Unit 27: Type Inference

Learning Objectives

Students should

be familiar how Java infers missing type arguments.

Motivation

We have seen in the past units the importance of types in preventing run-time errors. Utilizing types properly can help programmers catch type mismatch errors that could have caused a program to fail during run-time, possibly after it is released and shipped.

By including type information everywhere in the code, we make the code explicit in communicating the intention of the programmers to the readers. Although it makes the code more verbose and cluttered -- it is a small price to pay for ensuring the type correctness of the code and reducing the likelihood of bugs as the code complexity increases.

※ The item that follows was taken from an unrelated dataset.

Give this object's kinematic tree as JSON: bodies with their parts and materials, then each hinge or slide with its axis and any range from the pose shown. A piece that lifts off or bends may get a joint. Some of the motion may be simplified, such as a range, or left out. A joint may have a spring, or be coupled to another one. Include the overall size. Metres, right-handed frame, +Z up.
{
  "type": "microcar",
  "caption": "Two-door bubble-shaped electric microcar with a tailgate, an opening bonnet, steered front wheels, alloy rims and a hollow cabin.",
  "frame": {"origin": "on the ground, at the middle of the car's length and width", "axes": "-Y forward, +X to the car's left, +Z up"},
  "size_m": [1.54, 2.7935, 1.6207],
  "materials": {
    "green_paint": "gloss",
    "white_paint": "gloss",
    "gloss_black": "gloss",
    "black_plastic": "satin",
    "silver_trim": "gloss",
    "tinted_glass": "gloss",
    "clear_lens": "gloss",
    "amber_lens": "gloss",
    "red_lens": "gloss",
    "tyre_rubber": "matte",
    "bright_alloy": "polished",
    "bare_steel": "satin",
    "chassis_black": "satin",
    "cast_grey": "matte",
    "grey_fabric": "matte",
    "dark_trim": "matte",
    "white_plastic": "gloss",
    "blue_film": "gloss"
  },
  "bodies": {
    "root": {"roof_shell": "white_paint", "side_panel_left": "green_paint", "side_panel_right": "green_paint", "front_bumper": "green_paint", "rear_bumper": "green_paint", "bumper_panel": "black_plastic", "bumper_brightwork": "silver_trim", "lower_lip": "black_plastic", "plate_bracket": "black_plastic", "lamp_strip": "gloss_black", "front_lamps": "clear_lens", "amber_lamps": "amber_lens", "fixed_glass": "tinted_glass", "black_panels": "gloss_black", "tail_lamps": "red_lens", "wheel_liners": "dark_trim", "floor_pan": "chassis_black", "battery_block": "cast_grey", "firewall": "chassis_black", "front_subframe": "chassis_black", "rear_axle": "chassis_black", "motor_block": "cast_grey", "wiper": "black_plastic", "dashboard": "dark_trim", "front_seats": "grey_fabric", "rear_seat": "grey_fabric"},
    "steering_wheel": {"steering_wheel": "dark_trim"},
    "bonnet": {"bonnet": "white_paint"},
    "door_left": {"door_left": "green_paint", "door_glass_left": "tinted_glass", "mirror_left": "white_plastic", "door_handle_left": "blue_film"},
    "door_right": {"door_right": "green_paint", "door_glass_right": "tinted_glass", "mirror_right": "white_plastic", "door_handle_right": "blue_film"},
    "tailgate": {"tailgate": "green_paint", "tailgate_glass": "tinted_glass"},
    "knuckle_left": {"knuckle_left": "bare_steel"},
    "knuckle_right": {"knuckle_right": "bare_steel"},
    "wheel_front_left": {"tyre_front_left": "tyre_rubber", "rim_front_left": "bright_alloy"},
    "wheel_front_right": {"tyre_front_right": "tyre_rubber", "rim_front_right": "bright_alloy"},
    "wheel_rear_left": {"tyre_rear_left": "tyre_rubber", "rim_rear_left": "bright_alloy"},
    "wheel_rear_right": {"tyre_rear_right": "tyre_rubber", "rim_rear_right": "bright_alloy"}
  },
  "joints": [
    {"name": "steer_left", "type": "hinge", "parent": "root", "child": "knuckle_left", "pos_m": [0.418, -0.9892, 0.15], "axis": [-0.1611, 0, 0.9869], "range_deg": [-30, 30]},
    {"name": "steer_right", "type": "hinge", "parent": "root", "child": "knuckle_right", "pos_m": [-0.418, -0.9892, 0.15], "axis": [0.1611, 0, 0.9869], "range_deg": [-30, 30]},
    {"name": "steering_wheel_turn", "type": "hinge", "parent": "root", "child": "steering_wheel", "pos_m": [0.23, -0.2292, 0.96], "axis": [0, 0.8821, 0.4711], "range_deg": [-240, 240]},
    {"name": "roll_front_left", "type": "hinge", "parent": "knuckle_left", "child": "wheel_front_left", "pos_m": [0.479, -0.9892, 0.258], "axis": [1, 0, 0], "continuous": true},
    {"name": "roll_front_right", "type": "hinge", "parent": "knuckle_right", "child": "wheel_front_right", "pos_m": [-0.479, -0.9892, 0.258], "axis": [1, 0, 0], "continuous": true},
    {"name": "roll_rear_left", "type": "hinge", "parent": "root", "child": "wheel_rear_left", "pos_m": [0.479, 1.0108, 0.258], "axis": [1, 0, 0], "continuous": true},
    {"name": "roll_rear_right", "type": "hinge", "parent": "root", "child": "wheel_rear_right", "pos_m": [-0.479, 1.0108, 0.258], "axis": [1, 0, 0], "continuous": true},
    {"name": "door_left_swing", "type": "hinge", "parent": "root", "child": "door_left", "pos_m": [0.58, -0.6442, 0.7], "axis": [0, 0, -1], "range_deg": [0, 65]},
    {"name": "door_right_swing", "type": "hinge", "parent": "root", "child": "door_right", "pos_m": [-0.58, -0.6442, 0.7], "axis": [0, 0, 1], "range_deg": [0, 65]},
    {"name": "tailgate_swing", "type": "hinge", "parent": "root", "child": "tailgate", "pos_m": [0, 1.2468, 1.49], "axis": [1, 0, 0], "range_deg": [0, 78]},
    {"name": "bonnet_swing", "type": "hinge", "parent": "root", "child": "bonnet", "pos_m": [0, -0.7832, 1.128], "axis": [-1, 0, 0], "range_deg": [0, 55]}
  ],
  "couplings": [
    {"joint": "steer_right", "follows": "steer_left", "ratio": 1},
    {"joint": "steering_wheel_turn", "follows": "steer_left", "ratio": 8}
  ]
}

Java, however, allows the programmer to skip some of the type annotations and try to infer the type argument of a generic method and a generic type, through the type inference process. The basic idea of type inference is simple: Java will looking among the matching types that would lead to successful type checks, and pick the most specific ones.

There are deviations to the "most specific" ones but that is because Java will only infer based on the type that is available in the type constraints. Remember, when Java is performing compilation, it somewhat guarantees that the compiled code (i.e., the JVM bytecode) can be used regardless of what the future classes that are added.

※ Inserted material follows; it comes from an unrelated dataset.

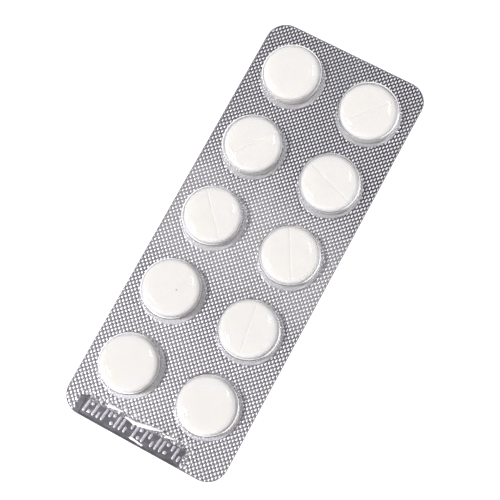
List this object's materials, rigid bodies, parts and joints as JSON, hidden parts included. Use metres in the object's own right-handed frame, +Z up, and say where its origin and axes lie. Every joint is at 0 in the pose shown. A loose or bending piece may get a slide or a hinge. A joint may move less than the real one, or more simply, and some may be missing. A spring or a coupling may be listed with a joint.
{
  "type": "tablet blister pack",
  "caption": "Flat pack of round scored tablets, each sealed between a clear drawn film pocket and embossed aluminium foil.",
  "frame": {"origin": "centre of the underside, on the surface that the pack lies on", "axes": "+Z up through the pockets, +Y along the pack to its plain end, +X across it"},
  "size_m": [0.0376, 0.0954, 0.0047],
  "materials": {
    "film": "clear glossy film",
    "foil": "bright embossed foil",
    "tablet": "pressed white powder, matt"
  },
  "bodies": {
    "root": {"pocket_film": "film", "lidding_foil": "foil", "tablet_01": "tablet", "tablet_02": "tablet", "tablet_03": "tablet", "tablet_04": "tablet", "tablet_05": "tablet", "tablet_06": "tablet", "tablet_07": "tablet", "tablet_08": "tablet", "tablet_09": "tablet", "tablet_10": "tablet"}
  },
  "joints": []
}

Inferring the type allows you to write less code. This is especially useful if the type that is used is horribly long. Here is an example of a possibly horribly long generic type.

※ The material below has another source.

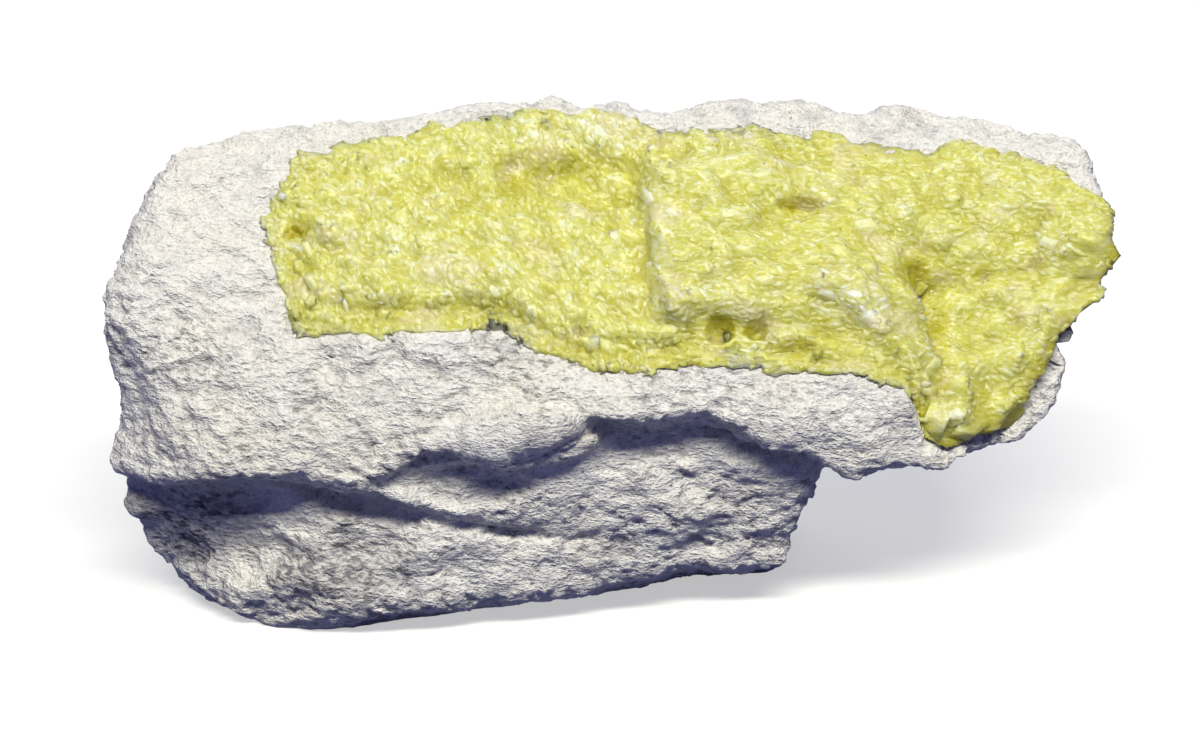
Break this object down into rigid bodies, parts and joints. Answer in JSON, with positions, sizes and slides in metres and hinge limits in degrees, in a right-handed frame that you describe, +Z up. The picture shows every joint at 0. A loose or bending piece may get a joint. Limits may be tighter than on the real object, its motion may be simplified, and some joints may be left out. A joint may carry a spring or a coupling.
{
  "type": "native sulfur crystal specimen",
  "caption": "Hand specimen of native sulfur: a yellow crust of intergrown crystals on the sloping face of a pale, chalky limestone block that stands on a flat broken base.",
  "frame": {"origin": "centre of the bounding box in plan, on the plane of the flat broken base", "axes": "+X along the block, towards the overhanging end; +Y away from the sulfur face; +Z up"},
  "size_m": [0.1006, 0.0396, 0.0467],
  "materials": {
    "limestone": "dull, chalky, fine-grained break",
    "sulfur": "glassy to resinous crystal faces, translucent lemon yellow"
  },
  "bodies": {
    "root": {"limestone_matrix": "limestone", "sulfur_crust": "sulfur"}
  },
  "joints": []
}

Map<String, Map<String, Map<String, String>>> map;

That is only variable declaration. We will have to copy the type to instantiate the Map.

Diamond Operator

One example of type inference is the diamond operator <> when we new an instance of a generic type:

Pair<String, Integer> p = new Pair<>();

Java can infer that p should be an instance of Pair<String, Integer> since the compile-time type of p is Pair<String, Integer>. The line above is equivalent to:

Pair<String,Integer> p = new Pair<String,Integer>();

So now, we can immediately see how this is useful for our Map. We can simply type

map = new Map<>();

and voila, we do not have to copy the entire type. It should be noted that there is a slight drawback to this. We have to be careful in typing the type during the declaration of the variable map. If there is a mistake there, Java type inference cannot help you. On the other hand, if you spelled out the type in two places, it is like having to "confirm your password".

Argument Typing

We have been invoking

class A {
  // version 0.7 (with wild cards array)
  public static <S> boolean contains(Array<? extends S> array, S obj) {
    for (int i = 0; i < array.getLength(); i++) {
      S curr = array.get(i);
      if (curr.equals(obj)) {
        return true;
      }
    }
    return false;
  }
}

by explicitly passing in the type argument Shape (also called type witness in the context of type inference).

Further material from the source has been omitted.